Таким образом, наличие в родовой саге дистанции, имманентной эпосу, не вызывает никаких сомнений. Бестрепетная стойкость перед лицом смерти, героическая поза, в которую становится человек даже перед численно превосходящими его противниками, постоянная забота о славе — устойчивые мотивы германского эпоса — от «Беовульфа» и «Вальтария» до песней «Эдды» и «Песни о нибелунгах». Эта героическая этика находит выражение и в сагах об исландцах. В них, как и в других эпических произведениях, мир героев и высших доблестей — отнюдь не мир наличного бытия, это — мир памяти, изымающей события и героев из незавершенного текущего времени и заключающей их в совершенно иной контекст, с особыми закономерностями, нежели те, какие действуют в «мире живого видения и практического и фамильярного контакта»10.

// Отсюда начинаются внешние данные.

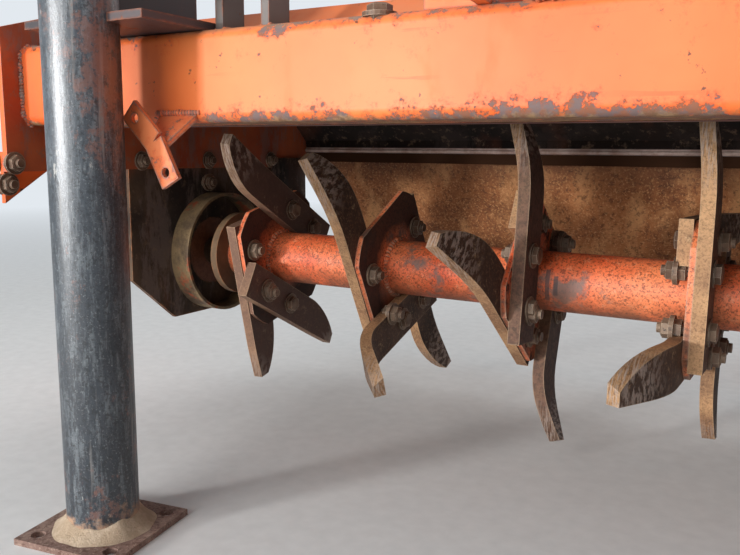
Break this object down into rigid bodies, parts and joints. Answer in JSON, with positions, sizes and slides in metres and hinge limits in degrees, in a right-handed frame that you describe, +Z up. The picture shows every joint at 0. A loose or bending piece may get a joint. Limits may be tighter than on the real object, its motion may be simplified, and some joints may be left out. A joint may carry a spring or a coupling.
{
  "type": "tractor rotavator",
  "caption": "Wide tractor-mounted rotary tiller with bent blades on a cross rotor under a hood, front box beam, side drive, trailing board, parking stands and a rear depth wheel.",
  "frame": {"origin": "on the ground, under the middle of the machine's box", "axes": "+X to the drive-case end, +Y to the rear, away from the tractor, +Z up"},
  "size_m": [2.406, 1.645, 1.326],
  "materials": {
    "orange_paint": "chipped and sun-faded",
    "orange_casting": "painted casting, oily dirt",
    "red_paint": "speckled with soil",
    "dirty_paint": "soil-stained",
    "dark_paint": "scratched, rusty at the foot",
    "black_paint": "satin",
    "rusty_plate": "rusty",
    "worn_steel": "worn, brown at the shank",
    "bare_steel": "dull",
    "rubber": "matt"
  },
  "bodies": {
    "frame": {"beam_clip": "orange_paint", "cross_shaft_tube": "orange_paint", "depth_wheel_arm": "orange_paint", "front_beam": "orange_paint", "front_brackets": "orange_paint", "gearbox": "orange_casting", "gearbox_plate": "orange_paint", "hanger_bracket": "bare_steel", "hinge_eyes": "orange_paint", "hinge_rail": "orange_paint", "hood": "dirty_paint", "hood_front_lip": "dirty_paint", "input_guard": "black_paint", "left_bearing_hub": "orange_casting", "lower_end_plates": "dirty_paint", "lower_link_brackets": "orange_paint", "lower_link_pins": "bare_steel", "mast_braces": "orange_paint", "mast_legs": "orange_paint", "rear_cross_beam": "orange_paint", "ring_guards": "dirty_paint", "side_drive_case": "orange_casting", "stand_brackets": "dark_paint", "stand_screws": "bare_steel", "upper_end_plates": "orange_paint"},
    "rotor": {"rotor_tube": "red_paint", "rotor_end_shafts": "red_paint", "blade_flanges": "red_paint", "left_bent_blades": "worn_steel", "right_bent_blades": "worn_steel"},
    "board": {"board_hinge_rod": "bare_steel", "trailing_board": "rusty_plate", "board_knuckles": "rusty_plate"},
    "left_stand": {"left_stand_pipe": "dark_paint", "left_stand_foot": "rusty_plate"},
    "right_stand": {"right_stand_pipe": "dark_paint", "right_stand_foot": "rusty_plate"},
    "drive_input": {"drive_input_shaft": "bare_steel"},
    "wheel_column": {"depth_wheel_column": "orange_paint", "depth_wheel_fork": "orange_paint"},
    "depth_wheel": {"depth_wheel_rim": "orange_paint", "depth_wheel_tyre": "rubber"}
  },
  "joints": [
    {"name": "rotor_spin", "type": "hinge", "parent": "frame", "child": "rotor", "pos_m": [0, -0.20012, 0.293], "axis": [1, 0, 0], "continuous": true},
    {"name": "drive_input_spin", "type": "hinge", "parent": "frame", "child": "drive_input", "pos_m": [0, -0.72013, 0.775], "axis": [0, -1, 0], "continuous": true},
    {"name": "board_hinge", "type": "hinge", "parent": "frame", "child": "board", "pos_m": [0, 0.12587, 0.486], "axis": [1, 0, 0], "range_deg": [-8, 35]},
    {"name": "left_stand_slide", "type": "slide", "parent": "frame", "child": "left_stand", "axis": [0, 0, 1], "range_m": [0, 0.28]},
    {"name": "right_stand_slide", "type": "slide", "parent": "frame", "child": "right_stand", "axis": [0, 0, 1], "range_m": [0, 0.28]},
    {"name": "depth_wheel_slide", "type": "slide", "parent": "frame", "child": "wheel_column", "axis": [0, 0, 1], "range_m": [0, 0.15]},
    {"name": "depth_wheel_spin", "type": "hinge", "parent": "wheel_column", "child": "depth_wheel", "pos_m": [0, 0.61987, 0.2], "axis": [1, 0, 0], "continuous": true}
  ],
  "couplings": [
    {"joint": "drive_input_spin", "follows": "rotor_spin", "ratio": 2.5}
  ]
}
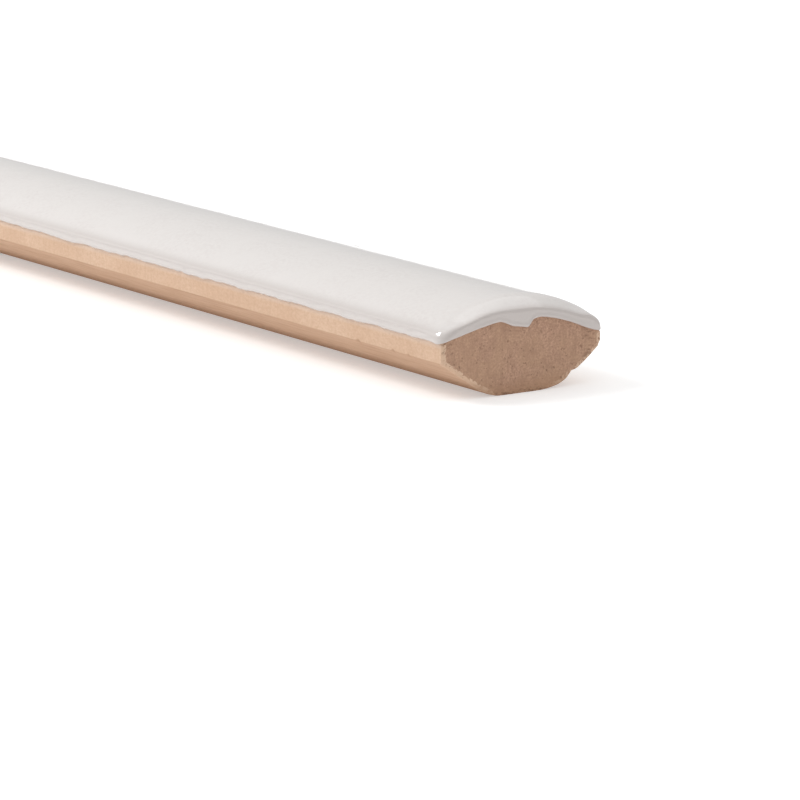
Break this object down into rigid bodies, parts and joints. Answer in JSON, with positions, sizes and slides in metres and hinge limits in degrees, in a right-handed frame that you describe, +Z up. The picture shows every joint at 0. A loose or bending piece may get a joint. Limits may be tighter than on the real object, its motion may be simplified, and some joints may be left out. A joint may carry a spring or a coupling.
{
  "type": "pencil liner tile",
  "caption": "Narrow domed ceramic trim strip with a tapered bed, rolled ends and a thick white glaze that stops in a rounded lip.",
  "frame": {"origin": "centre of the bed that the tile is laid on, at the middle of its length and width", "axes": "+X along the length towards the end with the glaze run, +Y across the width towards the back flank, +Z up out of the wall or floor through the crown"},
  "size_m": [0.203, 0.019, 0.0093],
  "materials": {
    "clay": "dry fired bisque, fine striations, matt",
    "glaze": "thick off-white gloss glaze with a faint mottle"
  },
  "bodies": {
    "root": {"clay_body": "clay", "glaze_coat": "glaze"}
  },
  "joints": []
}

Разумеется, дистанция, отделяющая аудиторию от героев эпоса, и дистанция, отделяющая ее от героев родовых саг, весьма различны. Различие обусловлено не только неодинаковостью временных интервалов, но и природой героев германского эпоса в одном случае и исландских саг в другом. Но, признав это различие, мы вместе с тем должны признать и то, что в сагах дается эпическая трактовка героя.

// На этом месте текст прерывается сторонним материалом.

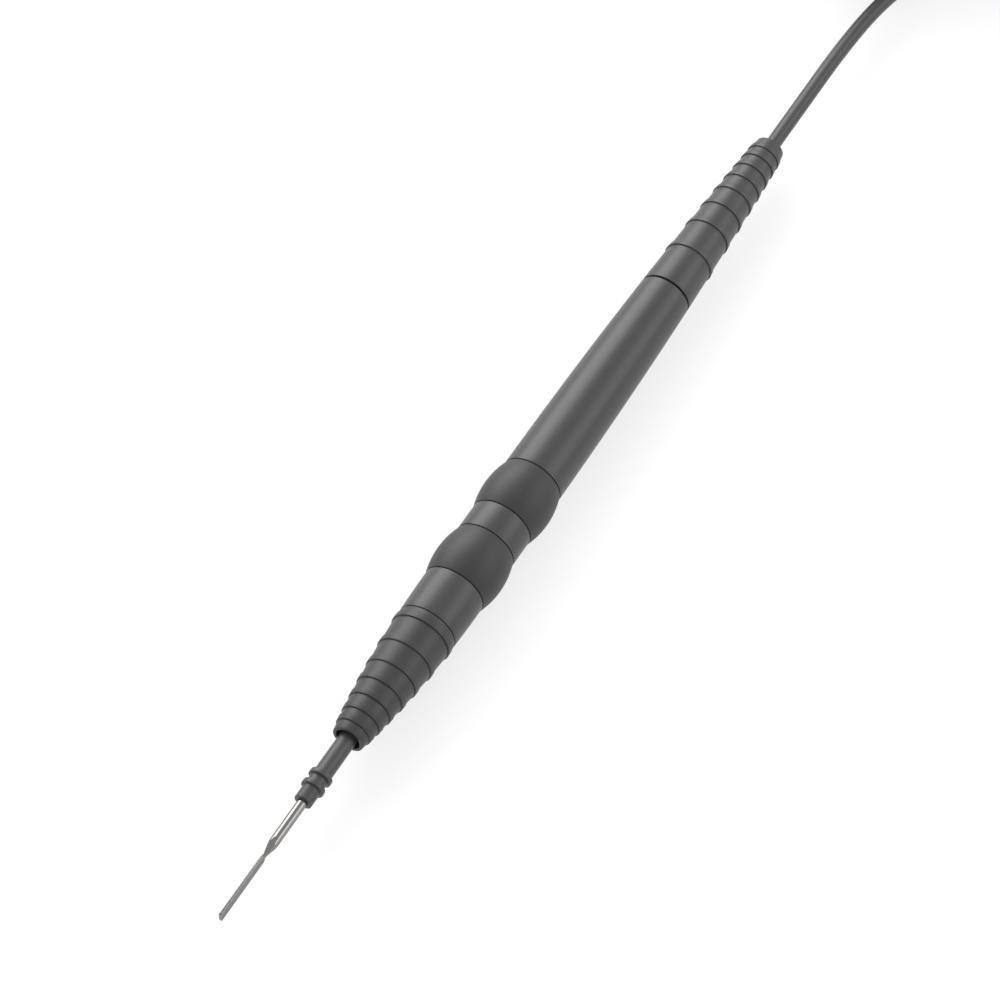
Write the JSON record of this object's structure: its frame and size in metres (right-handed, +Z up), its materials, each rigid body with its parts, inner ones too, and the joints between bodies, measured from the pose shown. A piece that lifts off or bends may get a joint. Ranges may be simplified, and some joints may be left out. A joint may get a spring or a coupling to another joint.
{
  "type": "electrosurgical pencil",
  "caption": "Slim handpiece with a push-in blade electrode, ring buttons pressed from any side, ribbed boots and a coiled cord ending in a flat plug with round pins.",
  "frame": {"origin": "halfway along the handpiece with its electrode, on the surface that it lies on, below its axis", "axes": "+X from the blade's tip towards the cord, +Z up; the blade stands upright in the XZ plane"},
  "size_m": [0.3775, 0.0599, 0.0342],
  "materials": {
    "shell_plastic": "fine satin texture",
    "ring_plastic": "matte",
    "boot_rubber": "moulded, matte",
    "sleeve_plastic": "satin",
    "blade_steel": "polished",
    "cord_jacket": "satin",
    "plug_plastic": "fine satin texture",
    "pin_metal": "nickel-plated",
    "contact_brass": "turned",
    "inner_plastic": "as moulded",
    "silicone": "translucent grey, matte",
    "flex_film": "amber film with copper tracks",
    "board_laminate": "solder resist",
    "active_insulation": "smooth",
    "common_insulation": "smooth",
    "cut_insulation": "smooth",
    "coag_insulation": "smooth"
  },
  "bodies": {
    "handpiece": {"nose_boot": "boot_rubber", "core_tube": "inner_plastic", "front_housing": "shell_plastic", "middle_collar": "shell_plastic", "rear_housing": "shell_plastic", "strain_relief": "boot_rubber", "nose_seal": "silicone", "collet_carrier": "inner_plastic", "contact_washer": "contact_brass", "contact_stud": "contact_brass", "front_dome_band": "silicone", "rear_dome_band": "silicone", "core_nut": "inner_plastic", "contact_flex": "flex_film", "circuit_board": "board_laminate", "active_wire": "active_insulation", "common_wire": "common_insulation", "cut_wire": "cut_insulation", "coag_wire": "coag_insulation", "cord_clamp": "contact_brass", "cord_in_boot": "cord_jacket", "power_cord": "cord_jacket", "cord_coil": "cord_jacket", "plug_lead": "cord_jacket", "plug_boot": "boot_rubber", "plug_base": "plug_plastic", "plug_cover": "plug_plastic", "active_pin": "pin_metal", "cut_pin": "pin_metal", "coag_pin": "pin_metal"},
    "front_guide": {"front_guide_disc": "inner_plastic"},
    "front_ring": {"front_ring_button": "ring_plastic", "front_press_sleeve": "inner_plastic"},
    "rear_guide": {"rear_guide_disc": "inner_plastic"},
    "rear_ring": {"rear_ring_button": "ring_plastic", "rear_press_sleeve": "inner_plastic"},
    "collet": {"contact_collet": "contact_brass"},
    "electrode": {"blade_electrode": "blade_steel", "electrode_sleeve": "sleeve_plastic"}
  },
  "joints": [
    {"name": "front_ring_side", "type": "slide", "parent": "handpiece", "child": "front_guide", "axis": [0, 1, 0], "range_m": [-0.0004, 0.0004], "stiffness_N_per_m": 6000},
    {"name": "front_ring_press", "type": "slide", "parent": "front_guide", "child": "front_ring", "axis": [0, 0, 1], "range_m": [-0.0004, 0.0004], "stiffness_N_per_m": 6000},
    {"name": "rear_ring_side", "type": "slide", "parent": "handpiece", "child": "rear_guide", "axis": [0, 1, 0], "range_m": [-0.0004, 0.0004], "stiffness_N_per_m": 6000},
    {"name": "rear_ring_press", "type": "slide", "parent": "rear_guide", "child": "rear_ring", "axis": [0, 0, 1], "range_m": [-0.0004, 0.0004], "stiffness_N_per_m": 6000},
    {"name": "blade_turn", "type": "hinge", "parent": "handpiece", "child": "collet", "pos_m": [-0.0582, 0, 0.00856], "axis": [1, 0, 0], "continuous": true},
    {"name": "blade_pull", "type": "slide", "parent": "collet", "child": "electrode", "axis": [-1, 0, 0], "range_m": [0, 0.0185]}
  ]
}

Герой германского эпоса, за редкими исключениями, погибает. Причины гибели Сигурда, Беовульфа, Гисли или Гуннара разные, но смерть героя — закономерность, соблюдаемая неукоснительно. Эпический герой гибнет «по своей природе». Ибо у него есть судьба, изменить которую невозможно, и именно в гибели до конца проявляется его эпическая целостность. Как мы видели выше, в смерти этот герой полностью исчерпывает себя, раскрывая свою сущность и непротиворечивость. Эпический герой не может стать героем иной судьбы. Вспомним, что в разных версиях сказания о Сигурде-Зигфриде перебираются разные возможности его убийства: в постели, на охоте, во время поездки на тинг, точно так же как по-разному в этих песнях погибает Хёгни-Хаген: ему отрубают голову, вырезают сердце, но общее и неизменное одно: герой гибнет. Иной судьбы у него нет и не может быть.